Your instructions |
Print all records exactly, leaving nothing out.

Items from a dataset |
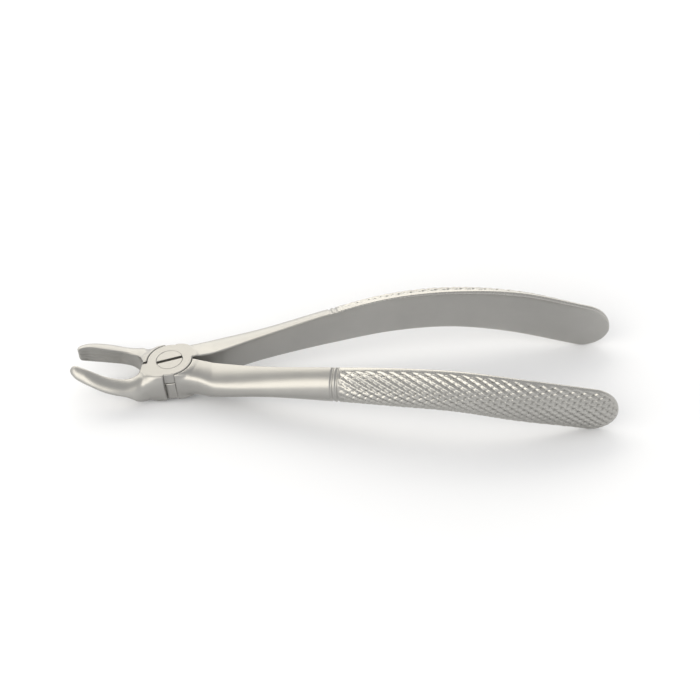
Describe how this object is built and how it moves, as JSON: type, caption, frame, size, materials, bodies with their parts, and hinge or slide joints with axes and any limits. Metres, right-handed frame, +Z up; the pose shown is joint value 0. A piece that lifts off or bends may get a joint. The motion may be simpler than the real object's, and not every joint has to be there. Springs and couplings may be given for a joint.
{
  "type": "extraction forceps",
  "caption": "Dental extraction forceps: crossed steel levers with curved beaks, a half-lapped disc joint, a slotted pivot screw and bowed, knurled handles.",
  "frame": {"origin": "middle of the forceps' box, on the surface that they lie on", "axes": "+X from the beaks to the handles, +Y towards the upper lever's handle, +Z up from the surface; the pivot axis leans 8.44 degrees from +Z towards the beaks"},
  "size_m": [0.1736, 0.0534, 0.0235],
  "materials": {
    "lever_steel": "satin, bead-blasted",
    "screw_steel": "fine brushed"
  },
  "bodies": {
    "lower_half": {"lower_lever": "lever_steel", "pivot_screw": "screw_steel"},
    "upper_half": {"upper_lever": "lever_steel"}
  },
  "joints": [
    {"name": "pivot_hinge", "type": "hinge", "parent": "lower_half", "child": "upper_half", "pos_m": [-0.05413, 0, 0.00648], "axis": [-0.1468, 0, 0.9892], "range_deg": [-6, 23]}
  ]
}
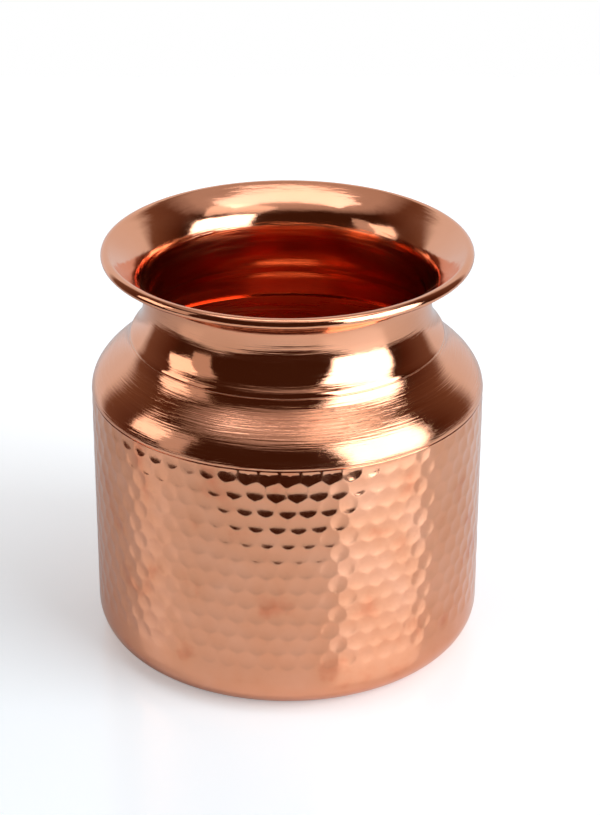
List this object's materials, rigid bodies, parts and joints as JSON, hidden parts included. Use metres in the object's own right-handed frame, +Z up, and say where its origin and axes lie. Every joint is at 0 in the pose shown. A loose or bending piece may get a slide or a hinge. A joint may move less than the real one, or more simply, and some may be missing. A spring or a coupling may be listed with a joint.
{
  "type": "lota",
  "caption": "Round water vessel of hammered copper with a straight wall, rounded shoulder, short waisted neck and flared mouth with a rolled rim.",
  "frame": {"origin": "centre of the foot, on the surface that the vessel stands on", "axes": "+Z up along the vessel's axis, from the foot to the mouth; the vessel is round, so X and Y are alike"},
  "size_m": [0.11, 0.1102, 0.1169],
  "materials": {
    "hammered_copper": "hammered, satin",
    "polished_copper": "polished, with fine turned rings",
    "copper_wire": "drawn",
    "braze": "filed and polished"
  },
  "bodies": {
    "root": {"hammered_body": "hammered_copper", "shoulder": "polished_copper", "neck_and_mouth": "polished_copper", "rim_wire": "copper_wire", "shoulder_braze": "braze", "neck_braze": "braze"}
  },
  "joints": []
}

Result |
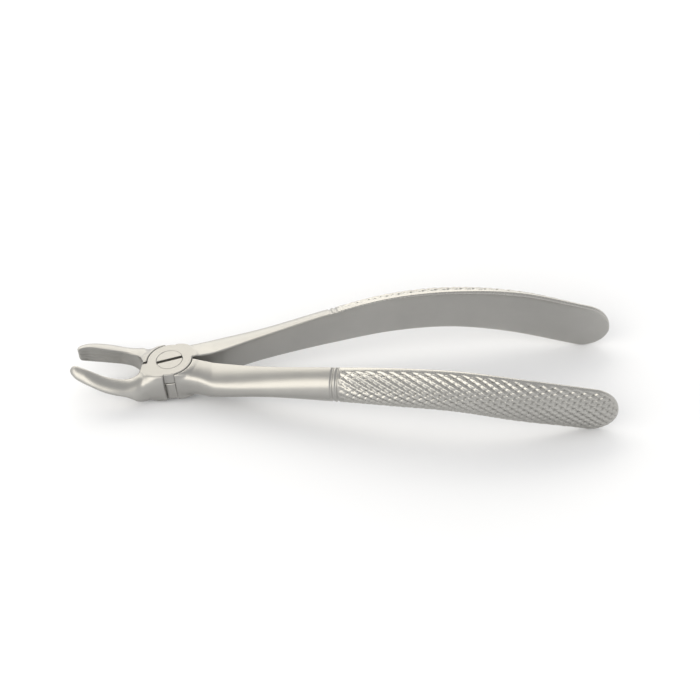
Describe how this object is built and how it moves, as JSON: type, caption, frame, size, materials, bodies with their parts, and hinge or slide joints with axes and any limits. Metres, right-handed frame, +Z up; the pose shown is joint value 0. A piece that lifts off or bends may get a joint. The motion may be simpler than the real object's, and not every joint has to be there. Springs and couplings may be given for a joint.
{
  "type": "extraction forceps",
  "caption": "Dental extraction forceps: crossed steel levers with curved beaks, a half-lapped disc joint, a slotted pivot screw and bowed, knurled handles.",
  "frame": {"origin": "middle of the forceps' box, on the surface that they lie on", "axes": "+X from the beaks to the handles, +Y towards the upper lever's handle, +Z up from the surface; the pivot axis leans 8.44 degrees from +Z towards the beaks"},
  "size_m": [0.1736, 0.0534, 0.0235],
  "materials": {
    "lever_steel": "satin, bead-blasted",
    "screw_steel": "fine brushed"
  },
  "bodies": {
    "lower_half": {"lower_lever": "lever_steel", "pivot_screw": "screw_steel"},
    "upper_half": {"upper_lever": "lever_steel"}
  },
  "joints": [
    {"name": "pivot_hinge", "type": "hinge", "parent": "lower_half", "child": "upper_half", "pos_m": [-0.05413, 0, 0.00648], "axis": [-0.1468, 0, 0.9892], "range_deg": [-6, 23]}
  ]
}
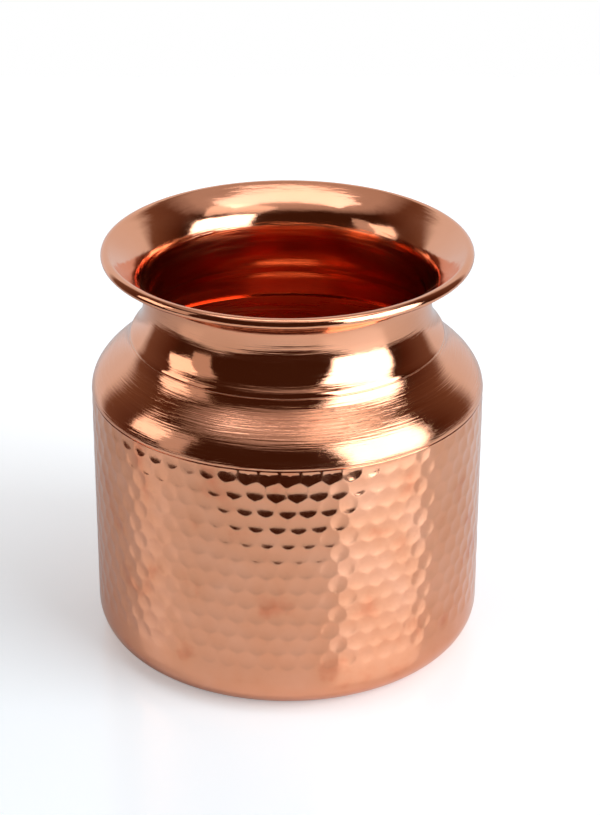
List this object's materials, rigid bodies, parts and joints as JSON, hidden parts included. Use metres in the object's own right-handed frame, +Z up, and say where its origin and axes lie. Every joint is at 0 in the pose shown. A loose or bending piece may get a slide or a hinge. A joint may move less than the real one, or more simply, and some may be missing. A spring or a coupling may be listed with a joint.
{
  "type": "lota",
  "caption": "Round water vessel of hammered copper with a straight wall, rounded shoulder, short waisted neck and flared mouth with a rolled rim.",
  "frame": {"origin": "centre of the foot, on the surface that the vessel stands on", "axes": "+Z up along the vessel's axis, from the foot to the mouth; the vessel is round, so X and Y are alike"},
  "size_m": [0.11, 0.1102, 0.1169],
  "materials": {
    "hammered_copper": "hammered, satin",
    "polished_copper": "polished, with fine turned rings",
    "copper_wire": "drawn",
    "braze": "filed and polished"
  },
  "bodies": {
    "root": {"hammered_body": "hammered_copper", "shoulder": "polished_copper", "neck_and_mouth": "polished_copper", "rim_wire": "copper_wire", "shoulder_braze": "braze", "neck_braze": "braze"}
  },
  "joints": []
}